After Teresa, my LFW and I then went on a private mission to find what the guidebook said was the mother of all stationery stores in Rome. On the way, we came across the Spanish Steps again, this time from the top:

It’s pretty high up. Thank Caesar we were going down.

The celebrated stationery store was a complete failure, little more than place for Moleskines and Rhodias. Sure, it had more notebooks than that first store, but there was nothing there that I couldn’t buy in Newnan. Ugh. We took a cab back to the hotel, showered, and joined the tour for a dinner followed by a bus ride around Rome at night, and we did get to see the Victor Immanuel Monument:

Only a couple more days to go, and three hours more in the air—we can do this!

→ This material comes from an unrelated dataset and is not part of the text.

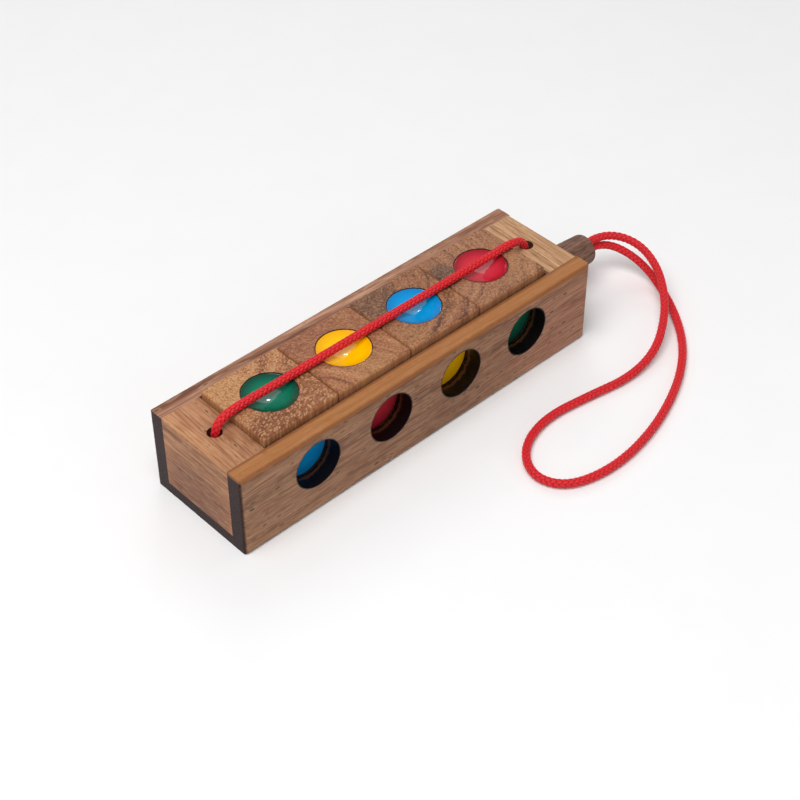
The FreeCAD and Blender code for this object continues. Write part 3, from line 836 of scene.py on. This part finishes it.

3 thoughts on “Italy — Day 7

  1. One of my favorite speeches ever. If I recall correctly, that bit is preceded by Livia telling the gladiators that the games are in honor of her son Drusus Nero, “who is worth the whole lot of you put together.”

  2. You recall correctly.

    Also how many speeches in this are favorites ever? Late in the series, “Queen of Heaven,” I think, when Claudius’ facade is cracked by Livia and he drops it to talk to her is, I think, my favorite piece of acting ever.

    Derek Jacobi is Claudius the God in that scene.